Art Frederick said this status of the park he now oversees has been a cause of great concern since he began his duties in the territory three weeks ago. He also said it will be largely up to the people who live in the Virgin Islands to take the initiative toward preservation of the natural resources found within the park's boundaries.
"If we allow this decline to continue, not only do we lose a wonderful resource; we lose a part of ourselves," Frederick said at a Wednesday dinner meeting of the Rotary club at the Ritz-Carlton Resort.
The V.I. National Park includes not only the extensive St. John acreage, including underwater holdings, but also a part of Hassel Island in the St. Thomas harbor.
The park received its endangered designation from the National Parks Conservation Association in January. It's ranked No. 9 on the list. The association cited loss of natural habitat, encroaching development, over-fishing and careless boating as causes of various problems plauging the park. Those problems, the association says, threaten coral reefs, marine life, migratory birds and native wildlife.
Also on the list are Big Thicket National Preserve in Texas, Denali National Park and Preserve in Alaska, Florida's Everglades National Park, Glacier National Park, also in Alaska, the Great Smoky Mountains National Park of Tennessee, Joshua Tree National Park of California, Ocmulgee National Monument in Georgia, Shenandoah National Park and Yellowstone National Park — the most famous in the U.S. park system.
Frederick said he's willing to help bring about the reforms needed to stem the harm being done to the park, but he cannot do it without local support. He suggested Virgin Islanders support the park with their own best interests in mind. It is "truly an economic engine within this community," he said. "We have to deal with some of those impacts."
He also said he expects some solutions to come from two intiatives under way — a transportation management proposal which should be made public soon, and a long-term park management and development plan addressing operations for the next 20 to 25 years. He warned that some parts of the development plan may prove distasteful but gave no specifics.

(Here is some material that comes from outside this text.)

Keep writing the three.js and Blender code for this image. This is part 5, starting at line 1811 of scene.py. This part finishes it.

In recent years, the park has developed, with extensive opportunities for community input, and then implemented a Commercial Services Plan, a Vessel Management Plan, feral animal control plans and, most recently, Interim Rules and Regulations for the Coral Reef National Monument off St. John. All have generated controversy within the local community.

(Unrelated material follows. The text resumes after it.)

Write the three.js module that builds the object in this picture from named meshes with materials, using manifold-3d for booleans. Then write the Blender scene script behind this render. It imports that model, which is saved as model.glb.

Frederick told the Rotarians: "It's not my park. I've been appointed to be a steward over those resources, but it's actually your park, and I need to hear from you."
The development plan involves "long process, about three years," he said. "There's going to be some tearing of flesh and you-name-it. There will be public meetings, and everyone is going to want everything out of this, and some things they're not going to want. But it will give you the opportunity to participate in the decision-making process."